WHAT IS ASKED
Copy each line of the entries that contains the word "saved".

WORKING DATA
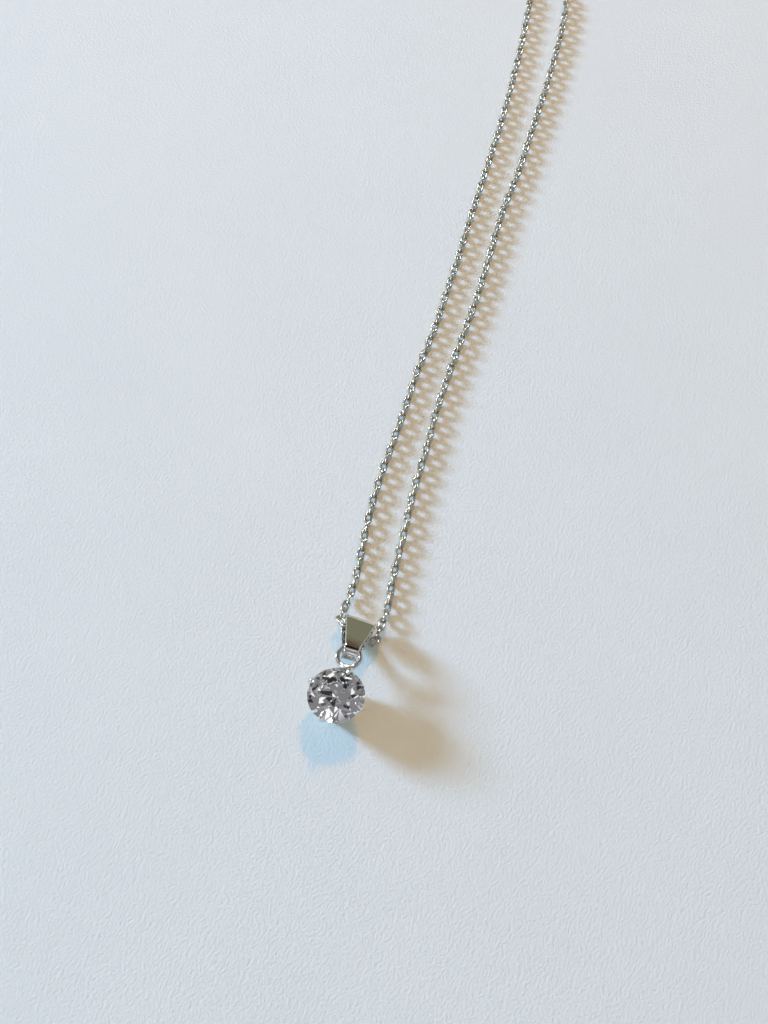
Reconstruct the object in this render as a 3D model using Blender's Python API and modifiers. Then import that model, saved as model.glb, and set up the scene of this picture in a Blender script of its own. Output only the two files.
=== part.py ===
"""Pendant necklace: a round stone in a four-prong basket head, a tapered bail and a trace chain.

Run with: blender --background --python part.py
Units are metres and +Z is up. The necklace lies on z = 0. The pendant lies along Y with its
stone facing up, and the two strands of the chain run away from it along +Y to a long wound hank
and the spring ring clasp.
"""
import math

import bmesh
import bpy
from mathutils import Matrix, Vector, geometry

MM = 0.001
GAP = 0.03 * MM  # between neighbours that touch on the real necklace

# Round brilliant stone
STONE_RADIUS = 3.0 * MM
GIRDLE_Z = 3.1 * MM
GIRDLE_HEIGHT = 0.15 * MM
TABLE_RATIO = 0.57
CROWN_ANGLE = math.radians(34.5)
PAVILION_ANGLE = math.radians(40.75)
STAR_ANGLE = math.radians(21)
UPPER_HALF_ANGLE = math.radians(40.5)
LOWER_HALF_ANGLE = math.radians(42.2)
CULET_CUT = 0.03 * MM  # taken off the stone's point
GIRDLE_SIDES = 64

# Head: prongs, gallery rings and the loop that the bail holds
HEAD_CENTRE = Vector((0.0, -3.17, 0.0)) * MM
HEAD_TWIST = math.radians(-13)
PRONG_RADIUS = 0.36 * MM
PRONG_ROUTE = (  # distance from the stone's axis and height, from foot to tip, in millimetres
    (1.49, 0.04), (1.5, 0.3), (1.75, 0.85), (2.25, 1.74), (2.84, 2.8),
    (3.0, 3.25), (2.95, 3.6), (2.7, 3.84), (2.42, 3.95),
)
PRONG_STEP = 0.32 * MM
PRONG_TAPER_FROM = 0.64  # share of the prong's length that is full size
PRONG_TIP = 0.45  # radius at the tip as a share of the prong's
BASE_RING = (1.0 * MM, 1.72 * MM, 0.0, 0.72 * MM)  # inner and outer radius, low and high z
GALLERY_RING = (1.34 * MM, 2.0 * MM, 1.08 * MM, 1.5 * MM)
RING_BEVEL = 0.1 * MM
LOOP_RADIUS = 1.23 * MM
LOOP_WIRE = 0.27 * MM
LOOP_CENTRE = HEAD_CENTRE + Vector((0.0, 4.64, 2.6)) * MM  # on the head's axis of symmetry

# Bail: a tapered strap round the chain and the loop
BAIL_WALL = 0.3 * MM
BAIL_TOP_BEND = 1.0 * MM  # inner radius round the chain
BAIL_LOW_BEND = 0.7 * MM  # inner radius round the loop
BAIL_SIDE = (  # distance along it from the top bend's centre and half width, in millimetres
    (1.4, 1.66), (-2.0, 1.02), (-2.7, 0.68), (-3.7, 0.56),
)
BAIL_BLANK = 2.0 * MM  # half width of the strap before it is tapered
BAIL_ROLL = math.radians(10)
BAIL_TOP_CENTRE = HEAD_CENTRE + Vector((0.0, 8.17, 1.62)) * MM
BAIL_LOW_CENTRE = LOOP_CENTRE + Vector((0.0, LOOP_RADIUS, 0.0))

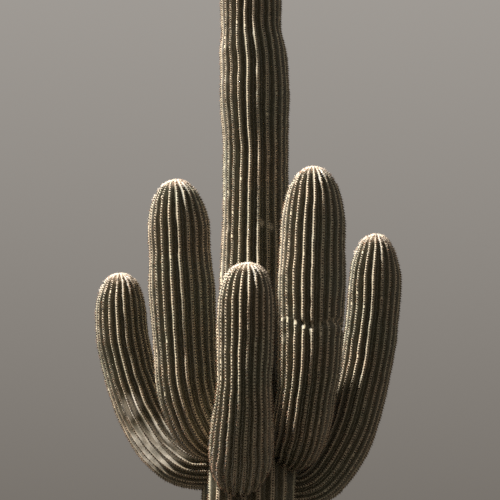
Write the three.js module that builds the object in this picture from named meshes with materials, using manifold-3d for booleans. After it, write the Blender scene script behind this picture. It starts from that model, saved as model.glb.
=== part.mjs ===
// Saguaro cactus: one ribbed trunk with five ribbed arms that leave it below mid height, turn up
// round it and end in domed tips. Millimetres, +Z up, origin in the middle of the flat cut at
// ground level. +X is to the right and -Y towards a viewer who stands in front of the plant.

import * as THREE from 'three';
import { mergeVertices } from 'three/addons/utils/BufferGeometryUtils.js';
import Module from 'manifold-3d';

const wasm = await Module();
wasm.setup();

// Trunk: crest radius by height, and the drift of its middle line, which sways a little to the
// sides and leans away from the viewer above the arms. The ribs are shallow at the foot and
// reach their full depth at FOOT_HEIGHT.
const TRUNK_HEIGHT = 7180;
const TRUNK_RIBS = 22;
const TRUNK_RIB_DEPTH = 36;
const FOOT_RIB_DEPTH = 12;
const FOOT_HEIGHT = 700;
const TRUNK_DOME_RISE = 400;
const TRUNK_GIRTH = [
  { height: 0, radius: 322 },
  { height: 160, radius: 292 },
  { height: 600, radius: 280 },
  { height: 1500, radius: 303 },
  { height: 2400, radius: 324 },
  { height: 2900, radius: 331 },
  { height: 3300, radius: 318 },
  { height: 3800, radius: 268 },
  { height: 4265, radius: 231 },
  { height: 5285, radius: 221 },
  { height: 5600, radius: 234 },
  { height: 5900, radius: 230 },
  { height: 6085, radius: 210 },
  { height: TRUNK_HEIGHT - TRUNK_DOME_RISE, radius: 198 },
];
const TRUNK_DRIFT = [
  { height: 0, x: 0, y: 0 },
  { height: 1600, x: -14, y: 12 },
  { height: 3300, x: 0, y: 6 },
  { height: 4700, x: 16, y: 110 },
  { height: 5035, x: 20, y: 115 },
  { height: 5690, x: 12, y: 120 },
  { height: 6145, x: -12, y: 120 },
  { height: TRUNK_HEIGHT, x: -30, y: 125 },
];

// Arms. Each leaves the trunk level at rootHeight, turns through a quarter of an oval that is
// reach wide and rise high, and then runs straight to its tip, leaning by the given amount.
// Its root stands on the trunk at rootAzimuth, and it heads away in the direction of azimuth,
// both in degrees from +X. A bend power of 2 gives a true oval, and less a flatter one. Girth
// gives crest radii by height along the column.
const ROOT_DISTANCE = 300;
const ARM_RIB_DEPTH = 30;
const ARMS = [
  {
    name: 'left_arm', rootAzimuth: 186, azimuth: 166, ribs: 20, rootHeight: 3014, reach: 586,
    rise: 1150, bendPower: 1.9, neckRadius: 116, heelRadius: 172, heelTurn: 34, tipHeight: 4333,
    domeRise: 325, lean: { x: -22, y: 0 },
    girth: [{ height: 3835, radius: 173 }, { height: 4028, radius: 169 }],
    cuts: [32, 66],
  },
  {
    name: 'mid_left_arm', rootAzimuth: 225, azimuth: 219, ribs: 21, rootHeight: 3178, reach: 243,
    rise: 440, bendPower: 2, neckRadius: 108, heelRadius: 192, heelTurn: 38, tipHeight: 4836,
    domeRise: 390, lean: { x: -99, y: -50 },
    girth: [{ height: 3700, radius: 200 }, { height: 4130, radius: 213 }, { height: 4400, radius: 199 }],
    cuts: [74],
  },
  {
    name: 'front_arm', rootAzimuth: 253, azimuth: 272, ribs: 21, rootHeight: 2952, reach: 650,
    rise: 540, bendPower: 2, neckRadius: 112, heelRadius: 199, heelTurn: 36, tipHeight: 4166,
    domeRise: 283, lean: { x: 26, y: -6 },
    girth: [{ height: 3395, radius: 162 }, { height: 3644, radius: 171 }, { height: 3867, radius: 176 }],
    cuts: [36, 70],
  },
  {
    name: 'mid_right_arm', rootAzimuth: 322, azimuth: 287, ribs: 22, rootHeight: 3115, reach: 334,
    rise: 640, bendPower: 2, neckRadius: 108, heelRadius: 187, heelTurn: 32, tipHeight: 4904,
    domeRise: 450, lean: { x: 62, y: 14 },
    girth: [
      { height: 3400, radius: 192 }, { height: 3692, radius: 207 }, { height: 3851, radius: 206 },
      { height: 3897, radius: 194 }, { height: 3941, radius: 212 }, { height: 4140, radius: 216 },
      { height: 4420, radius: 210 },
    ],
    cuts: [70],
  },
  {
    name: 'right_arm', rootAzimuth: 355, azimuth: 354, ribs: 19, rootHeight: 2894, reach: 489,
    rise: 1532, bendPower: 2, neckRadius: 114, heelRadius: 168, heelTurn: 40, tipHeight: 4559,
    domeRise: 395, lean: { x: 27, y: -12 },
    girth: [{ height: 3868, radius: 174 }, { height: 4145, radius: 174 }],
    cuts: [26, 56],
  },
];

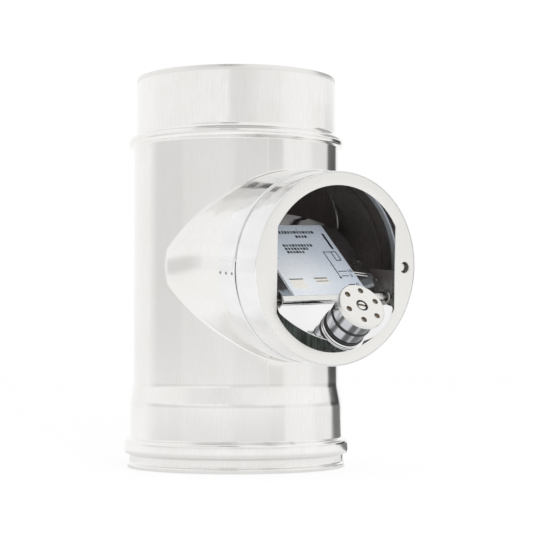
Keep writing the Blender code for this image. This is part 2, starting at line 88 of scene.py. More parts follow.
def colour(name, description, text):
    return FloatVectorProperty(name=name, description=description, default=linear(text), subtype='COLOR',
                               min=0.0, max=1.0)


class PipeSizes(bpy.types.PropertyGroup):
    """Sizes of the flue pipe."""
    radius: length("Pipe", "Outside radius of the plain pipe", 0.0750)
    wall: length("Wall", "Thickness of the sheet", 0.0008)
    height: length("Height", "From the lip to the spigot's rim", PIPE_TOP)
    spigot: length("Spigot", "Outside radius of the reduced end", 0.0732)
    spigot_foot: length("Spigot foot", "Height at which the spigot starts", 0.2402)
    top_bead: length("Top bead", "Outside radius of the bead under the spigot", 0.0787)
    top_bead_z: length("Top bead height", "Height of the middle of that bead", 0.2359)
    top_half: length("Top bead half", "Half of that bead's height", 0.0036)
    socket: length("Socket", "Outside radius of the wide lower end", 0.0774)
    socket_top: length("Socket top", "Height at which the socket's cone starts", 0.0465)
    cone_top: length("Cone top", "Height at which the cone meets the plain pipe", 0.0595)
    seal_bead: length("Seal bead", "Outside radius of the bead that holds the gasket", 0.0815)
    seal_bead_z: length("Seal bead height", "Height of the middle of that bead", 0.0153)
    seal_half: length("Seal bead half", "Half of that bead's height", 0.0058)
    gasket_half: length("Gasket half", "Half of the gasket's height", 0.0024)
    gasket_depth: length("Gasket depth", "Reach of the gasket inwards from the bead", 0.0048)
    neck: length("Neck", "Outside radius between bead and lip", 0.0778)
    lip: length("Lip", "Outside radius of the lower lip", 0.0791)
    lip_height: length("Lip height", "Height of the lower lip", 0.0028)
    seam_turn: angle("Seam", "Where the long weld seam lies round the pipe", 254.4)
    seam_rise: length("Seam rise", "Height of the seam's ridge", 0.00018)
    seam_half: length("Seam half", "Half of the ridge's width", 0.0006)
    # Low down the inside pales by painted light, in streaks, between these heights.
    painted_light_start: length("Bare start", "Height below which less soot lies inside", 0.135)
    painted_light_end: length("Bare end", "Height from which the inside is palest, going down", 0.100)
    painted_light_streak: length("Soot streaks", "Width of the streaks of soot inside", 0.004)


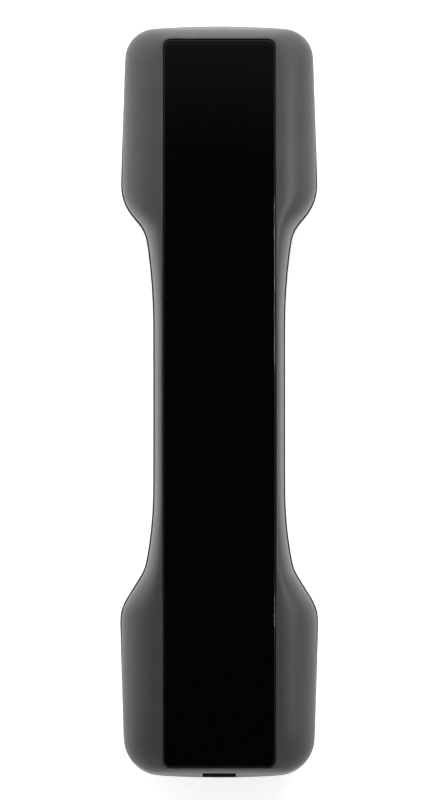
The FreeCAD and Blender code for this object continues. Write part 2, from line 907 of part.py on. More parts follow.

TASK OUTPUT
Reconstruct the object in this render as a 3D model using Blender's Python API and modifiers. Then import that model, saved as model.glb, and set up the scene of this picture in a Blender script of its own. Output only the two files.
Write the three.js module that builds the object in this picture from named meshes with materials, using manifold-3d for booleans. After it, write the Blender scene script behind this picture. It starts from that model, saved as model.glb.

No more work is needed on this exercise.